There is also reason for optimism about Jake Odorizzi, the Class A pitcher that I’ve seen more than one person call the key to this deal. Odorizzi isn’t yet 21 and he was very good in the Midwest League last year. He struck out 135 in 120 innings, allowed only seven home runs, showed the sort of command that had some scouts apparently comparing him to Zack Greinke. The reports I got on Odorizzi from friends were not quite so cheerful, to be honest, but the Royals obviously like him a lot, and he could be the emerging guy from the deal, the one who in two years will be ready to star in the big leagues and everyone will say “Where did they get HIM? Oh yeah, they got him in the Greinke deal.”
Odorizzi was Baseball America’s eighth-ranked prospect in the Midwest League, by the way. Will Carroll asked the very logical question: What the heck does that mean?
Baseball America’s No. 8 prospects in the Midwest League:
2002: Shin Soo Choo
2003: Felix Pie
2004: Ian Kinsler
2005: Anthony Swarzak
2006: Wade Davis
Again, kind of a mixed bag, but there’s hope.
The point of this post, however, was not to go over the deal again but — as the headline might suggest — to point out one scary turn of events for Royals fans. My favorite player in the deal is centerfielder Lorenzo Cain. A couple of people have been kind enough to show me their scouting report on him … and it’s extremely promising. Cain is going to turn 25 years old at the start of the season, so he’s not exactly a kid. He has also had a bumpy minor league career — he hit just .218 in an injury-ruined 2009 minor league season — and has shown almost no power despite his sturdy 6-foot-2, 200 pound frame.
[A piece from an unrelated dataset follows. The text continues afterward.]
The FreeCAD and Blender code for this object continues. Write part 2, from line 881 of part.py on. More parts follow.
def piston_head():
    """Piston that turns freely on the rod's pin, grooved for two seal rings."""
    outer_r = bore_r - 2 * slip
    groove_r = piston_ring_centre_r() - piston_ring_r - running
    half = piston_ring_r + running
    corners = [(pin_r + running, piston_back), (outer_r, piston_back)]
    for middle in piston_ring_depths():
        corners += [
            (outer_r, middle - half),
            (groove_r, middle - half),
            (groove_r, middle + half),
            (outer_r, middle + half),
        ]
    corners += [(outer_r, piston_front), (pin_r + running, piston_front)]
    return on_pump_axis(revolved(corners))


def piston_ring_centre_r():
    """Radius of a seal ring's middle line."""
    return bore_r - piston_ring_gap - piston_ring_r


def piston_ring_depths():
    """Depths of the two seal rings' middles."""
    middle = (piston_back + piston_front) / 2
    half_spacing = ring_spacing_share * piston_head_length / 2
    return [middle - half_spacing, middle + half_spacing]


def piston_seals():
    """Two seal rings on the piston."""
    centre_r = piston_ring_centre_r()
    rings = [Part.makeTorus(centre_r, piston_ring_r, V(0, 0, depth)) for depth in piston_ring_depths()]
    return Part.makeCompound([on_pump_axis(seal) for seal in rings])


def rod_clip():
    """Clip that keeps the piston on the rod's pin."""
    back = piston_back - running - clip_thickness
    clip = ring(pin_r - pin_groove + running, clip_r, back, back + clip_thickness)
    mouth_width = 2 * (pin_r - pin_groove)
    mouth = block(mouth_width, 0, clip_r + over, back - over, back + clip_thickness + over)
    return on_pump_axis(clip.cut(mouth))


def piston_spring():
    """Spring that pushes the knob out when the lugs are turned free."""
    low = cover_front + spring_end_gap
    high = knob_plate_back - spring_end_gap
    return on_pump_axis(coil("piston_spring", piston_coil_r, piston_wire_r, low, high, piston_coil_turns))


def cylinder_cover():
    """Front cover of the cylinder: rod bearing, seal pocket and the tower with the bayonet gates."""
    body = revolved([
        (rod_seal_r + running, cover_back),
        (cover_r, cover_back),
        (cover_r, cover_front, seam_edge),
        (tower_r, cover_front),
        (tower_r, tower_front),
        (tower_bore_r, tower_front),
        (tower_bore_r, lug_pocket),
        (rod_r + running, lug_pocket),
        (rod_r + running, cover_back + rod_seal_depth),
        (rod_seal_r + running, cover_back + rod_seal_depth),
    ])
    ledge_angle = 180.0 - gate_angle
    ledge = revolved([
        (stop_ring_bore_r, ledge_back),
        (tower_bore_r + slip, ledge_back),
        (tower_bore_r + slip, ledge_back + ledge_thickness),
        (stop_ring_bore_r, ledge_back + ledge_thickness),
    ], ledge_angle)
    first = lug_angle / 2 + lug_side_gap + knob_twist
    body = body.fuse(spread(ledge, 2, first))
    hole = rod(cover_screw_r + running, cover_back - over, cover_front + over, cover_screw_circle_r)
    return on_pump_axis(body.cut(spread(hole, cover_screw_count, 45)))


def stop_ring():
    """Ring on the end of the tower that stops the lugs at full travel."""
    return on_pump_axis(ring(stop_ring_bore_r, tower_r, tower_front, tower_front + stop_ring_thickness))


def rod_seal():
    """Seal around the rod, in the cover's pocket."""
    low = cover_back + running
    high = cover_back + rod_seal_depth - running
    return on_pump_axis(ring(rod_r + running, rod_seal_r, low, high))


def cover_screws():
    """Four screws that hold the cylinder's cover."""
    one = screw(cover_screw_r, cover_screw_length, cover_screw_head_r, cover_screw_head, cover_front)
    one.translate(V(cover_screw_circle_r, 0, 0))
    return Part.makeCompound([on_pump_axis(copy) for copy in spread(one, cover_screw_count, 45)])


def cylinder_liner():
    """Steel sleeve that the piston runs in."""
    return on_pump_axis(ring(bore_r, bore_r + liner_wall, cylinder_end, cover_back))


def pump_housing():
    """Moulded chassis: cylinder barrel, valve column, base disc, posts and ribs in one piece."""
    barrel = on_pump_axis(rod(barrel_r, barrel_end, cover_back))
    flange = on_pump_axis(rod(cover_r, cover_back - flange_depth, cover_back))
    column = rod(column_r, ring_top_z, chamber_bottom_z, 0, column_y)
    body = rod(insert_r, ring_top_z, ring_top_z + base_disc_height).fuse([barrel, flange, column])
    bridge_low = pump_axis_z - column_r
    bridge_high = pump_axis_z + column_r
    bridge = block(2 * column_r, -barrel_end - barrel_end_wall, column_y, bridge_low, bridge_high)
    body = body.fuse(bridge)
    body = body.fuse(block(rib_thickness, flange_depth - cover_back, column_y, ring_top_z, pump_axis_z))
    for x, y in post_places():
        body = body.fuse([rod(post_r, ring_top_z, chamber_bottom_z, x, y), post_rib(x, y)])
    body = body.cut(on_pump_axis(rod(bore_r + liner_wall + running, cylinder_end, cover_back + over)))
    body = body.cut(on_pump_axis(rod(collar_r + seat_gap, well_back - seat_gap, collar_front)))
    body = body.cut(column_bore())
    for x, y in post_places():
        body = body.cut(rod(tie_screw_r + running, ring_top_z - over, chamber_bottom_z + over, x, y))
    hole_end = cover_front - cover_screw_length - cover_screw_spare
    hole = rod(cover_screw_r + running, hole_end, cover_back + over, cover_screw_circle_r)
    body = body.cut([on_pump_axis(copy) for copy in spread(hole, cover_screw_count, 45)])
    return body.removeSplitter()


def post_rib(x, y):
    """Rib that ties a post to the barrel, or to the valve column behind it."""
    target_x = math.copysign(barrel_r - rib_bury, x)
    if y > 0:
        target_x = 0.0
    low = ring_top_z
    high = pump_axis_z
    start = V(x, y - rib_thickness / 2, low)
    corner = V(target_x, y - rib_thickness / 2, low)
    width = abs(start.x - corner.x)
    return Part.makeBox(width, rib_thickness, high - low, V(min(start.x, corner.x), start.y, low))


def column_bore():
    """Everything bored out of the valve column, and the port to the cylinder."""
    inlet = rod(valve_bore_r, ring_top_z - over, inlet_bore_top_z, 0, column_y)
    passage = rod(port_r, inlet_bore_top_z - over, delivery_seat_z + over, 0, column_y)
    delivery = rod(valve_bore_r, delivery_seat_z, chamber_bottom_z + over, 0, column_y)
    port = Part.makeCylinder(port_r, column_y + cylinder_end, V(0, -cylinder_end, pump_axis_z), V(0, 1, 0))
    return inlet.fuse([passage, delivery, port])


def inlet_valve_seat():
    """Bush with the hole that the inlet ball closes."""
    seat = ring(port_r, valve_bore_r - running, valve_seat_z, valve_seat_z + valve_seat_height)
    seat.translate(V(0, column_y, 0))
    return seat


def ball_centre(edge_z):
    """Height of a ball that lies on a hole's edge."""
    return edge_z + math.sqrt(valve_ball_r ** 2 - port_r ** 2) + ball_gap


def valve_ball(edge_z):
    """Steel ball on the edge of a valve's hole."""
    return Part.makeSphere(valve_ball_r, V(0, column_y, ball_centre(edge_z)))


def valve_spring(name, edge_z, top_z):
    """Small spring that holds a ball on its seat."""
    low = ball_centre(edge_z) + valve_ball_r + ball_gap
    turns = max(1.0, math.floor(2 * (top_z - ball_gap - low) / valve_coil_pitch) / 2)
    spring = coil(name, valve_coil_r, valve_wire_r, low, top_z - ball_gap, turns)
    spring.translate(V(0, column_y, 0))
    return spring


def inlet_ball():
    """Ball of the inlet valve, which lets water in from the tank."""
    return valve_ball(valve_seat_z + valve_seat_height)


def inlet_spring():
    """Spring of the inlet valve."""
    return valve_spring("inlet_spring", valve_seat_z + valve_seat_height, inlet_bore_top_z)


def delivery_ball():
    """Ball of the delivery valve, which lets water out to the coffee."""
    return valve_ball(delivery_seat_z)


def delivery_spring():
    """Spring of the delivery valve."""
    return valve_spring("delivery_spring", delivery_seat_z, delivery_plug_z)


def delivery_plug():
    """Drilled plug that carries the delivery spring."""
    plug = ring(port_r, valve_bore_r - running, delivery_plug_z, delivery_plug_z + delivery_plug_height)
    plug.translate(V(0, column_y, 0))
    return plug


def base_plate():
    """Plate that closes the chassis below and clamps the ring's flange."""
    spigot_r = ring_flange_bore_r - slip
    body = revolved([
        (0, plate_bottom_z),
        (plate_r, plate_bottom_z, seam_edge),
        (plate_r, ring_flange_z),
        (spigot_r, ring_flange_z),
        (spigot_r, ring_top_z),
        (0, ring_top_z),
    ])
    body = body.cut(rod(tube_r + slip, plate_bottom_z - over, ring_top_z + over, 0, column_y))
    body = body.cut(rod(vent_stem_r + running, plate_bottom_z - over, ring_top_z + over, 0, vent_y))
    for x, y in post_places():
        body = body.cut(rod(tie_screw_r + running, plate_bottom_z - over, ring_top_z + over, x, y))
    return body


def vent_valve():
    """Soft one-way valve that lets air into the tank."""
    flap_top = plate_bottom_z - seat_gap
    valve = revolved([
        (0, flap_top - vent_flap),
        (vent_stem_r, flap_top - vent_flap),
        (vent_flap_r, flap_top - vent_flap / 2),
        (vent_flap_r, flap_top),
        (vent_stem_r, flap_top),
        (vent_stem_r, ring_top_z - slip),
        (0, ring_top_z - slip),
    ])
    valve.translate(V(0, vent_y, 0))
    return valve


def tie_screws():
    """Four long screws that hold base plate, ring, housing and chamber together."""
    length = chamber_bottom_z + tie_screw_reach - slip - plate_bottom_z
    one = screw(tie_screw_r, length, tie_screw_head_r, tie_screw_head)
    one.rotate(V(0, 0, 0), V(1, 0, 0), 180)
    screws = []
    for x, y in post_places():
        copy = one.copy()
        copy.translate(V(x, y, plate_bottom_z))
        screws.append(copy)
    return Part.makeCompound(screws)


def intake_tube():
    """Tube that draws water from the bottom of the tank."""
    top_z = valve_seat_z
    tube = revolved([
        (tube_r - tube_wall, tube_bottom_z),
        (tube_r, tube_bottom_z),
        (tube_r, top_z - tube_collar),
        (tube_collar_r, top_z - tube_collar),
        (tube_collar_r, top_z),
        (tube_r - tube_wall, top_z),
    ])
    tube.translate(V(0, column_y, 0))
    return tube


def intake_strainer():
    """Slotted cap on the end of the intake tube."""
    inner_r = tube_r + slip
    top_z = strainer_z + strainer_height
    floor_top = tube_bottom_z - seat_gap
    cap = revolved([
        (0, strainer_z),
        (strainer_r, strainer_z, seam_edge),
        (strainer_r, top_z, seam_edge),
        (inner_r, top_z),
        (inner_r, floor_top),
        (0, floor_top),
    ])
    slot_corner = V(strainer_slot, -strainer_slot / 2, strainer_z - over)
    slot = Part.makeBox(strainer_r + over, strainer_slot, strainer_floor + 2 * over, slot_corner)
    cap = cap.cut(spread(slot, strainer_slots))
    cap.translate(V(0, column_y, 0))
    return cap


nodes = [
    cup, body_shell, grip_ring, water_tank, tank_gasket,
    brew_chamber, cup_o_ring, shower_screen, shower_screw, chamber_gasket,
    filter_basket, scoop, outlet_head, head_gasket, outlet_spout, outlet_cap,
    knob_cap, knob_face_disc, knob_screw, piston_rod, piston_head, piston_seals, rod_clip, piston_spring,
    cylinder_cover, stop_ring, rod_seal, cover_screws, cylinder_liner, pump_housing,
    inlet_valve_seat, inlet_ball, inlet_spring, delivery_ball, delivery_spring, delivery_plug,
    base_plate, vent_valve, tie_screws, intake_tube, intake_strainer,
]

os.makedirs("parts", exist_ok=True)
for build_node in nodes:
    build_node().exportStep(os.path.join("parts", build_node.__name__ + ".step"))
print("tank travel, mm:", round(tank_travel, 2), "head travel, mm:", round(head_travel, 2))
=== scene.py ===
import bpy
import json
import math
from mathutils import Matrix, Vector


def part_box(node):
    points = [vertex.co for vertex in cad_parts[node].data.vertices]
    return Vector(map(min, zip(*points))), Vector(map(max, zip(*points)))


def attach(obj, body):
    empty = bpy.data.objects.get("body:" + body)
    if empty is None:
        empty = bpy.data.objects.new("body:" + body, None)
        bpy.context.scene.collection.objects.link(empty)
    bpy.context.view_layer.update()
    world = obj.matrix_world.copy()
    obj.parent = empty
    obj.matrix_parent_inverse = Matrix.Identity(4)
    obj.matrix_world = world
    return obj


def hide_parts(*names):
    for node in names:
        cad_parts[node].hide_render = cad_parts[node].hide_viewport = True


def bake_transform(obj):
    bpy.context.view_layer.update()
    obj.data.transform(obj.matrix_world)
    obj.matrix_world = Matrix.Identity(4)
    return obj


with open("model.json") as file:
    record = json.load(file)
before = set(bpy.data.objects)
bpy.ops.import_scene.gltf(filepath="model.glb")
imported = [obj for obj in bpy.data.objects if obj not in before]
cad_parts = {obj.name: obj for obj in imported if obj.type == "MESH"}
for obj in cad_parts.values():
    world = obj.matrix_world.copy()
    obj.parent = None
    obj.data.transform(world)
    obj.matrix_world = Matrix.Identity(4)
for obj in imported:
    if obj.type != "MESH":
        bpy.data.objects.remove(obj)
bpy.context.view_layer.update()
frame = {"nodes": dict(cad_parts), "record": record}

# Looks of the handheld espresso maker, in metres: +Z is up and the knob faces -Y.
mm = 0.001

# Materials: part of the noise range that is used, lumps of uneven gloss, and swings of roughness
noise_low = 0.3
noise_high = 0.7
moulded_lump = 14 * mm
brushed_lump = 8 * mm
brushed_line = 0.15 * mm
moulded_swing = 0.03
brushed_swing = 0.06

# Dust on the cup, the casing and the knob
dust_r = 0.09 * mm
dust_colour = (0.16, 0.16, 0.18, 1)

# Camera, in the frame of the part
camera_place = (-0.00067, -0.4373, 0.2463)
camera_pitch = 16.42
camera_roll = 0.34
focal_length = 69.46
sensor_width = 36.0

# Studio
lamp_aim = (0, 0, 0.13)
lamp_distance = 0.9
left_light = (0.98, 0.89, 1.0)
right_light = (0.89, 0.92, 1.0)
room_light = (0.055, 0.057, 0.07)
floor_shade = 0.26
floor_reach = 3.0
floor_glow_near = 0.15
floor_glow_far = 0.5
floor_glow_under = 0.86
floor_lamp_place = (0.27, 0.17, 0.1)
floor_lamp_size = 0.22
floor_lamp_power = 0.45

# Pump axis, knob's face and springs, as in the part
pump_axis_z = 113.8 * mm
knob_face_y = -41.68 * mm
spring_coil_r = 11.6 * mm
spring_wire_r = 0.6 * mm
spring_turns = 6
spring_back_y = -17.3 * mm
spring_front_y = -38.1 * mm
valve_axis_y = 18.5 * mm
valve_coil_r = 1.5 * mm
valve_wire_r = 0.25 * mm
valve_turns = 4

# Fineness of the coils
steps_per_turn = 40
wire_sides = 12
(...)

So, yes, there are real questions about him.
But there are also many good signs. He is a terrific athlete with very good speed (in 2010, coming off knee injury, he stole 33 of 37 bases). He is, apparently, a good defensive centerfielder with the skills to be as good as anybody in the American League. He is, apparently, a player with great makeup; he has overcome many disappointments to get to the brink of the big leagues. He’s the kind of player you root for happily. The scouting reports on him range from fourth outfielder to Torii Hunter comp, so that’s a pretty wide range of outcomes. But of all the players in this deal, he seems to me the one who has the best chance in the short term to emerge. If I’m a Royals fan, much of my hope for this deal is placed in the future of Lorenzo Cain as the Royals center fielder.
So, this morning, I read Bob Dutton’s wrap-up of the deal, which, as all of Bob’s work is, was thorough and interesting and filled with in-between-the-lines hints. I think it was Bob’s story on Zack Greinke last year, the one where Zack first indicated his distaste for the Royals youth movement, that set the wheels in motion for this deal.
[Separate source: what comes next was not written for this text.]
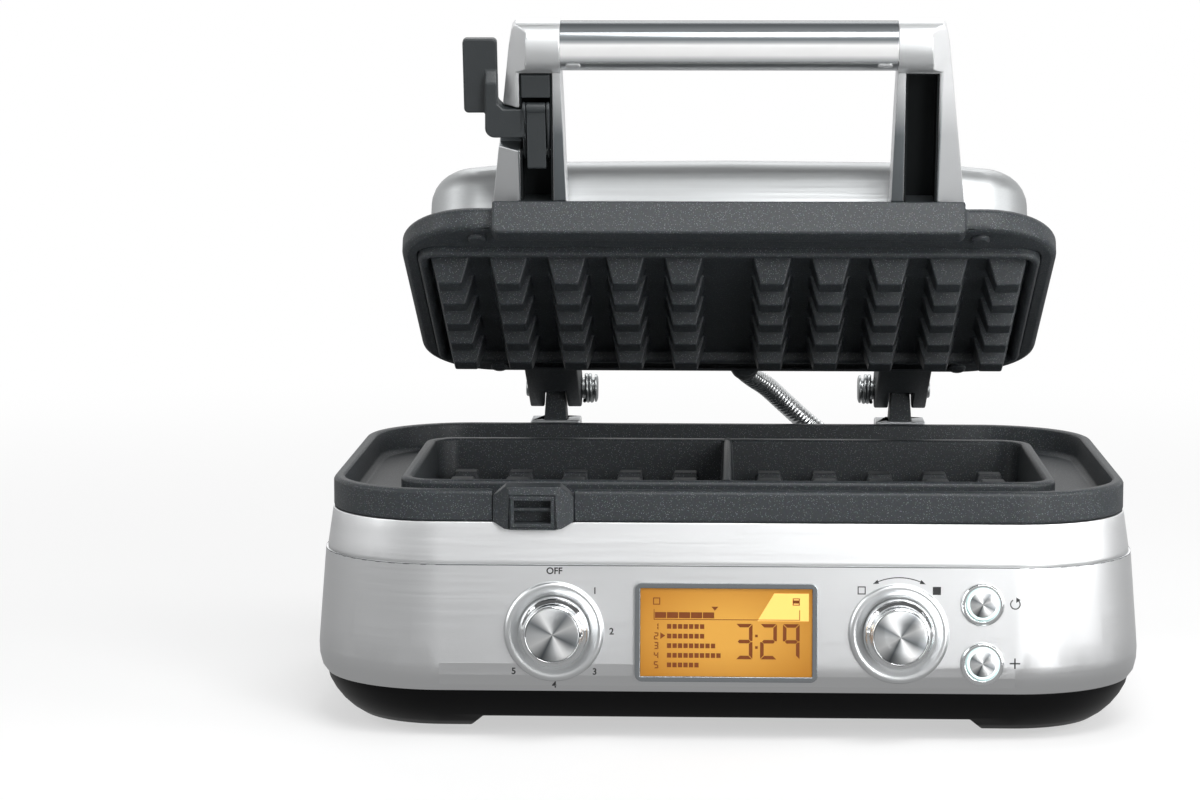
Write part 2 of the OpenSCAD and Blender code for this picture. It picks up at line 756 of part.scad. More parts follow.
module hinge_post(side) {
    color("#34383a") at_hinge(side) difference() {
        intersection() {
            along_x(40) {
                polygon([[hinge_y - post_d / 2, post_root], [hinge_y + post_d / 2, post_root],
                         [hinge_y + post_d / 2, foot_top], [hinge_y + post_eye - 0.2, hinge_z + 1],
                         [hinge_y - post_eye + 0.2, hinge_z + 1], [hinge_y - post_d / 2, foot_top]]);
                translate([hinge_y, hinge_z]) circle(post_eye);
            }
            rotate([90, 0, 0]) linear_extrude(beyond, center = true)
                polygon([[-post_w / 2, post_root], [post_w / 2, post_root], [post_w / 2, foot_top],
                         [post_top_w / 2, hinge_z], [post_top_w / 2, hinge_z + 20],
                         [-post_top_w / 2, hinge_z + 20], [-post_top_w / 2, hinge_z],
                         [-post_w / 2, foot_top]]);
        }
        translate([0, hinge_y, hinge_z]) rotate([0, 90, 0])
            cylinder(r = pin_r + fit, h = 60, center = true);
    }
}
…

I read Bob’s story … and a quote jumped out of it and slapped me in the face and made me start this post with the “Uh Oh” headline. The quote is from Royals manager Ned Yost, who was, of course, manager of the Brewers and was undoubtedly a key factor in Kansas City making this deal. He was talking about how the first time he ever saw Escobar he saw a future All-Star (not inconceivable). He was talking about how he thinks Luke Hochevar is ready to step up and be this team’s No. 1 starter (pretty inconceivable).
Then he started talking about Cain, talked about his athleticism, how he and Escobar can help the Royals offense “just with their legs alone.” Then it all took a terrible turn.
“He’s a center fielder,” Yost told Bob about Cain. “But we’ll see where it fits in. I’m not projecting anything right now. We’ve signed Melky Cabrera (to play center field), and Lorenzo Cain only has (147) big-league at-bats.”
Uh oh. Bob asked Ned Yost about Cain … and the words “Melky” and “Cabrera” were in the answer? Melky Cabrera of the 83 OPS+ and .317 on-base percentage last year? Melky Cabrera of the minus-21 on the Dewan Plus/Minus for outfield defense last year (minus-9 in center fielder where he only played 385 innings)? Melky Cabrera of the minus-1.2 WAR last year — which made him by Fangraphs ratings the worst everyday player in baseball? That Melky Cabrera?
Are the Royals really going to block one of the young and promising players they just got for Greinke with Melky F. Cabrera? And this in a year when EVERYONE knows they are going to be absolutely terrible?
Maybe they won’t do it. Maybe that’s just what a manager has to say since the Royals did sign Cabrera and probably made him a few promises. But, I’m still thinking … Uh Oh.